2021年 02月 26日
宿題・続 |
ひとまずは書き上げたので,昨日はのんびりと接続詞や副詞の漢字・仮名表記の統一を図る.心的余裕がようやく生まれたとでも言おうか.このブログも書いたのに,下書き保存を忘れてしまったのはその余裕というか気の緩み.
八卦営壁画墓,下河清門楼墓・塼画墓,蔵家庄門楼墓,まだ知られていないので言及されない乱墩子灘壁画墓,こういった墓は後漢墓か曹魏墓かで意見が分かれるところ.本書では対象とした(曹魏墓としたということ)が,後漢から曹魏初期ということだろう.この場合の曹魏初期というのは,227年頃までという意味である.この頃,すなわち諸葛亮の「北伐」開始と前後して徐邈が凉州刺史として赴任し,離任する240年まで10年以上にわたり凉州を統治した.彼が厚葬を禁止したことはその本伝にも出ている.この間,凉州で表立って高大な門楼や数々の塼画・壁画を擁する塼質墓を築造することは躊躇されたのではないか.門闕を伴う門楼を有した仏爺廟湾―新店台(新店台)Ⅰ区三〇号墓の築造は出土した鎮墓瓶の銘文から240年代半ばであることがわかる.徐邈の離任後である.そして塼画墓である新城一号墓はそれからさらに10年後のことである.

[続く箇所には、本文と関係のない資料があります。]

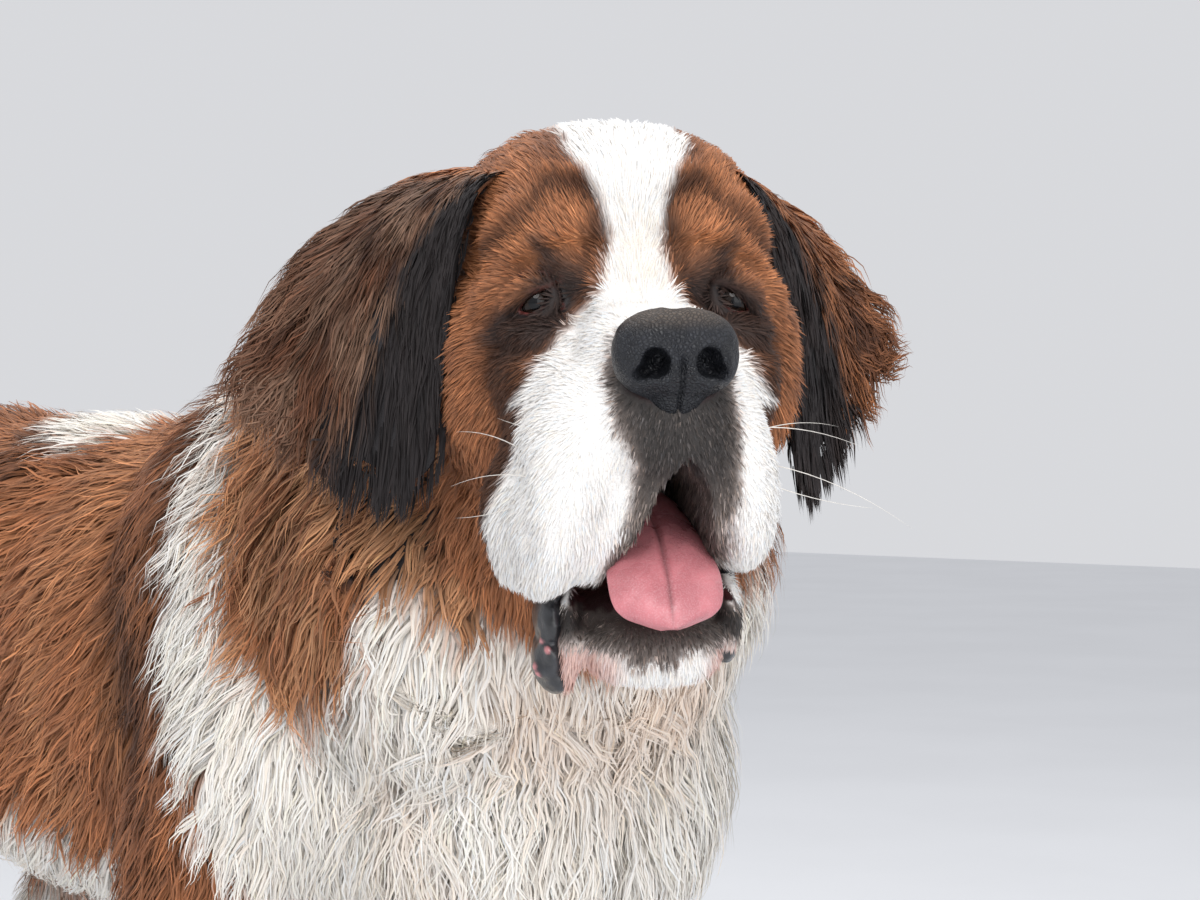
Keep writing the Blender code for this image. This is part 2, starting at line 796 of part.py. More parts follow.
# Where the coat is long: length, width, thickness, lift and spacing of its locks

RUFF = (0.150, 0.070, 0.034, 0.027, 0.094)
BIB = (0.135, 0.066, 0.036, 0.029, 0.086)
FLANK = (0.130, 0.072, 0.018, 0.011, 0.200)
BREECHES = (0.135, 0.058, 0.030, 0.024, 0.090)
BELLY = (0.110, 0.056, 0.024, 0.020, 0.120)
FEATHER = (0.095, 0.040, 0.022, 0.016, 0.085)
BRUSH = (0.140, 0.052, 0.028, 0.026, 0.092)


def coat_at(spot):
    """The coat's measures at a spot of the body, or None where it is short."""
    x, y, z = spot
    at, way = HEAD_PLANE
    if (spot - at).dot(way) > -0.030 or z < 0.115:
        return None
    if y > 0.500:
        return BRUSH if z > 0.24 else None
    if y > 0.360 and 0.300 < z < 0.620 and abs(x) > 0.030:
        return BREECHES
    if z < 0.400:
        if abs(x) < 0.060 or z > 0.360:
            return BELLY if -0.30 < y < 0.22 else None
        foreleg = y < 0.0
        behind_it = y > (-0.205 if foreleg else 0.425)
        return FEATHER if behind_it and z > (0.13 if foreleg else 0.17) else None
    if y < -0.330 and z < 0.560:
        return BIB
    at, way = NECK_PLANE
    if (spot - at).dot(way) > -0.060 or y < -0.330:
        return RUFF
    return FLANK


def piece_at(spot):
    """A word for the piece that a spot of the body belongs to."""
    sides = [(spot - at).dot(way) > 0 for at, way in (HEAD_PLANE, NECK_PLANE, LOIN_PLANE, TAIL_PLANE, STIFLE_PLANE)]
    for _, side in SIDES:
        for planes in (foreleg_planes(side), hindleg_planes(side)):
            sides.append(all((spot - at).dot(way) > 0 for at, way in planes))
    return tuple(sides)


def body_locks(body):
    surface = Surface(body)
    guides = lie_guides()
    draw = random.Random(SEED)
    wanted = []
    for spot, normal in surface.spots(9000, draw):
        coat = coat_at(spot)
        if coat:
            wanted.append((spot, normal, coat))
    kept = []
    for spot, normal, coat in wanted:
        if all((spot - other).length > (coat[4] + room[4]) / 2 for other, _, room in kept):
            kept.append((spot, normal, coat))
    return [
        lock("lock %d" % k, surface, guides, spot, normal, coat, draw)
        for k, (spot, normal, coat) in enumerate(kept)
    ]


EAR_LOCKS = [
    ((0.22, 0.66), (0.52, 1.18)),
    ((0.42, 0.64), (0.74, 1.18)),
    ((0.58, 0.74), (0.90, 1.24)),
    ((0.62, 0.40), (0.98, 0.72)),
    ((0.78, 0.72), (1.10, 1.12)),
    ((0.72, 0.14), (1.08, 0.32)),
]


def ear_locks(side):
    """Locks over the outer face of an ear that pass its rear and lower edge as a fringe."""
    found = []
    for k, (start, end) in enumerate(EAR_LOCKS):
        centres, outs = [], []
        for step in range(LOCK_STEPS + 1):
            share = step / LOCK_STEPS
            down = start[0] + (end[0] - start[0]) * share
            back = start[1] + (end[1] - start[1]) * share ** 1.3
            spot = ear_spot(side, down, back)
            over = ear_out(side, down, back)
            centres.append(HEAD @ (spot + over * (-0.004 if step == 0 else 0.008 + 0.004 * share)))
            outs.append(HEAD.to_3x3() @ over)
        bm = bmesh.new()
        lock_shell(bm, centres, outs, 0.040, 0.014)
        found.append(place("ear lock %d" % k, mesh_of(bm, "ear lock")))
    return found


# Planes that the body is parted along: a point on each and the way that it faces

HEAD_PLANE = (HEAD @ Vector((0, 0.088, 0.060)), HEAD.to_3x3() @ Vector((0, -0.955, 0.295)))
NECK_PLANE = (Vector((-0.010, -0.345, 0.650)), Vector((-0.18, -0.80, 0.56)).normalized())
LOIN_PLANE = (Vector((0, 0.080, 0)), Vector((0, 1, 0)))
TAIL_PLANE = (Vector((0, 0.512, 0.620)), Vector((0, 0.985, 0.17)).normalized())
STIFLE_PLANE = (Vector((0, 0.330, 0.320)), Vector((0, 0.57, -0.82)).normalized())
FLOOR = (Vector((0, 0, 0)), Vector((0, 0, 1)))
ANKLE = (Vector((0, 0, ANKLE_HEIGHT)), Vector((0, 0, 1)))


def beyond(plane, gap=GAP):
    """The side that the plane faces, half a gap away from it."""
    at, way = plane
    return at + way * gap / 2, -way


def behind(plane, gap=GAP):
    at, way = plane
    return at - way * gap / 2, way


def region(name, sides):
    """A convex block that is bounded by these planes, each given with the way out of it."""
    bm = bmesh.new()
    bmesh.ops.create_cube(bm, size=6.0)
    for at, out in sides:
        everything = bm.verts[:] + bm.edges[:] + bm.faces[:]
        cut = bmesh.ops.bisect_plane(
            bm, geom=everything, dist=0.0000001, plane_co=at, plane_no=out, clear_outer=True
        )
        rim = [e for e in cut["geom_cut"] if isinstance(e, bmesh.types.BMEdge)]
        bmesh.ops.contextual_create(bm, geom=rim)
    return place(name, mesh_of(bm, name))


def foreleg_planes(side):
    """The planes round a foreleg: inner face, sloping top, front and back."""
    return [
        (Vector((side * 0.066, 0, 0)), Vector((side, 0, 0))),
        (Vector((side * 0.066, 0, 0.405)), Vector((side * 0.55, 0, -0.835))),
        (Vector((0, -0.330, 0)), Vector((0, 1, 0))),
        (Vector((0, -0.120, 0)), Vector((0, -1, 0))),
    ]


def hindleg_planes(side):
    return [
        (Vector((side * 0.005, 0, 0)), Vector((side, 0, 0))),
        (Vector((0, 0, 0.468)), Vector((side * 0.70, 0, -0.714))),
        (Vector((0, 0.130, 0.500)), Vector((0, 0.97, -0.24))),
    ]


def parted(whole, name, sides, cutters=(), solver="MANIFOLD"):
    """The piece of the whole inside the planes, less the cutters."""
    piece = copy_of(whole, name)
    combined(piece, [region(name + " region", sides)], "INTERSECT", solver)
    if cutters:
        combined(piece, list(cutters), "DIFFERENCE", solver)
    return keep_largest(piece)


def paw_object(name, at, wide, stops):
    """One foot, finer than the rest, cut flat at the sole and at the joint above."""
    bm = bmesh.new()
    paw_forms(bm, at, wide)
    limb(bm, stops[-2:], balls=7, flat=0.9)
    whole = fused(name + " whole", mesh_of(bm, name), PAW_VOXEL, PAW_ROUNDS, PAW_FACES)
    claws = []
    for number, step in enumerate(TOE_STEPS, 1):
        claws.append(claw_object("claw_%s_%d" % (name, number), toe_at(at, wide, step), wide))
    cutters = [swollen(claw, claw.name + " room") for claw in claws]
    paw = parted(whole, name, [beyond(FLOOR, 0), behind(ANKLE)], cutters)
    discard(whole)
    return [paw, *claws]


def body_pieces(body):
    legs = []
    for word, side in SIDES:
        sides = [beyond(plane) for plane in foreleg_planes(side)]
        legs.append(parted(body, "foreleg_" + word, sides + [beyond(ANKLE)]))
        sides = [beyond(plane) for plane in hindleg_planes(side)] + [behind(TAIL_PLANE)]
        legs.append(parted(body, "thigh_" + word, sides + [behind(STIFLE_PLANE)]))
        legs.append(parted(body, "hindleg_" + word, sides + [beyond(STIFLE_PLANE), beyond(ANKLE)]))

    def leg_rooms(planes_of):
        return [
            region("leg room %d" % side, [beyond(plane, -GAP) for plane in planes_of(side)])
            for _, side in SIDES
        ]

    front = leg_rooms(foreleg_planes)
    back = leg_rooms(hindleg_planes)
    return [
        parted(body, "neck", [behind(HEAD_PLANE), beyond(NECK_PLANE)]),
        parted(body, "chest", [behind(NECK_PLANE), behind(LOIN_PLANE)], front),
        parted(body, "hindquarters", [beyond(LOIN_PLANE), behind(TAIL_PLANE)], back),
        parted(body, "tail", [beyond(TAIL_PLANE)]),
        *legs,
    ]


def head_pieces():
    head, skull = head_core()
    combined(head, [region("head region", [beyond(HEAD_PLANE)])], "INTERSECT")
    jaw = bmesh.new()
    jaw_forms(jaw)
    jaw = fused("lower_jaw", mesh_of(jaw, "lower_jaw"), 0.005, 4, 400)
    tongue = tongue_object()
    nose = nose_object()
    combined(jaw, [swollen(tongue, "tongue room")], "DIFFERENCE")
    keep_largest(jaw)
    rooms = [swollen(piece, piece.name + " room") for piece in (tongue, nose, jaw)]
    combined(head, rooms, "DIFFERENCE")
    keep_largest(head)
    ears, eyes = [], []
    for word, side in SIDES:
        ear = ear_object(word, side)
        combined(ear, ear_locks(side), "UNION", "MANIFOLD")
        keep_largest(ear)
        combined(ear, [copy_of(skull, "room for the head")], "DIFFERENCE")
        ears.append(keep_largest(ear))
        eyes.append(ball_object("eye_" + word, eye_at(side), EYE_RADIUS, 3))
    discard(skull)
    return head, jaw, tongue, nose, ears, eyes


def settle(pieces):
    """Moves every piece alike, so that the floor's middle under the dog is the origin."""
    corners = [obj.matrix_world @ v.co for obj in pieces for v in obj.data.vertices]
    low = Vector(min(c[k] for c in corners) for k in range(3))
    high = Vector(max(c[k] for c in corners) for k in range(3))
    shift = Vector((-(low.x + high.x) / 2, -(low.y + high.y) / 2, -low.z))
    for obj in pieces:
        obj.data.transform(Matrix.Translation(shift))
        obj.data.update()


PAINTS = {
    "coat brown": ((0.36, 0.13, 0.045), 0.85),
    "coat white": ((0.80, 0.74, 0.64), 0.85),
    "coat black": ((0.035, 0.028, 0.025), 0.80),
    "nose leather": ((0.022, 0.022, 0.026), 0.45),
    "tongue pink": ((0.72, 0.32, 0.34), 0.35),
    "eye dark": ((0.025, 0.014, 0.010), 0.08),
    "claw horn": ((0.14, 0.11, 0.09), 0.50),
}
PAINT_OF = {
    "head": "coat brown",
    "hindquarters": "coat brown",
    "ear_left": "coat black",
    "ear_right": "coat black",
    "nose": "nose leather",
    "tongue": "tongue pink",
    "eye_left": "eye dark",
    "eye_right": "eye dark",
}


def paint(pieces):
    made = {name: material(name, *look) for name, look in PAINTS.items()}
    for obj in pieces:
        name = "claw horn" if obj.name.startswith("claw") else PAINT_OF.get(obj.name, "coat white")
        obj.data.materials.clear()
        obj.data.materials.append(made[name])


def main():
    clear_scene()
    body = body_core()
    combined(body, body_locks(body), "UNION", "MANIFOLD")
    keep_largest(body)
    pieces = body_pieces(body)
    discard(body)
    head, jaw, tongue, nose, ears, eyes = head_pieces()
    neck = pieces[0]
    combined(neck, [swollen(piece, "room by the neck") for piece in (*ears, jaw)], "DIFFERENCE", "MANIFOLD")
    keep_largest(neck)
    for name, at, wide, stops in paws():
        pieces.extend(paw_object(name, at, wide, stops))
    pieces += [head, jaw, tongue, nose, *ears, *eyes]
    paint(pieces)
    settle(pieces)


if __name__ == "__main__":
    main()
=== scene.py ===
import json
import math
import time

import bmesh
import bpy
import numpy as np
from mathutils import Euler, Matrix, Vector
from mathutils.bvhtree import BVHTree
from mathutils.kdtree import KDTree

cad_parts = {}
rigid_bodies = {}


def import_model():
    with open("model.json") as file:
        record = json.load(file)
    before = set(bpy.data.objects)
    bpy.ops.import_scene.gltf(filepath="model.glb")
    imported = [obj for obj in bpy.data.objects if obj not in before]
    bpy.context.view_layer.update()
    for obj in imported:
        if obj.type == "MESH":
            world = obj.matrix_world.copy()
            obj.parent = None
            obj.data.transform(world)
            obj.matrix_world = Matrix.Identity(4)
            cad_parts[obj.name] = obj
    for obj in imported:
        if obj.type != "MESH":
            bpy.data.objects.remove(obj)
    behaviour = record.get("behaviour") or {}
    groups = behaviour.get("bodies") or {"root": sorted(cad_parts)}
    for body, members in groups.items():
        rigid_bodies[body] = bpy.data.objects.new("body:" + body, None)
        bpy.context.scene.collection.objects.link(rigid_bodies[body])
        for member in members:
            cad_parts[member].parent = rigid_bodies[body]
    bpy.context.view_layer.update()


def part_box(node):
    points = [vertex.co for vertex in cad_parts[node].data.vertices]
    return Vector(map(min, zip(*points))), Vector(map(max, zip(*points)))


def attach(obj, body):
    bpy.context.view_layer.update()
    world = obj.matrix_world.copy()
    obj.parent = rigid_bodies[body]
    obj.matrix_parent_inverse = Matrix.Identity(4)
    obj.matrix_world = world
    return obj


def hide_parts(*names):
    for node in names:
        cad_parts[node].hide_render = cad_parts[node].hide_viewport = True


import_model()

bl_info = {
    "name": "Saint Bernard dresser",
    "version": (1, 0, 0),
    "blender": (4, 5, 0),
    "location": "3D View > Sidebar > Saint Bernard",
    "description": "Dresses the solid Saint Bernard with skin, coat, eyes, nose, tongue and claws",
    "category": "Object",
}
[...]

曹魏建国から徐邈赴任までは7年程度だが,その間の刺史は長くても3年ぐらいしかその任になく,加えて王朝交替期の混乱もあり,薄葬の徹底は進まなかったのではないか.それまで,すなわち徐邈の赴任までに後漢時代からの継続で築造された門楼墓・壁画墓があったはずで,それが,論者によっては後漢墓とする上の墓だったのではないか.とくに後漢末期の雷台一号墓とよく似た門楼を有する蔵家庄一号墓などはそんなふうに考えると納得がいく.つまり徐邈前と徐邈後で,河西の塼画墓・壁画墓,門楼墓は分断されたという考えである.まあ八卦営をはじめ,縁辺での事例が多いので,徐邈の目を盗んで,ということも充分にありうるのだが.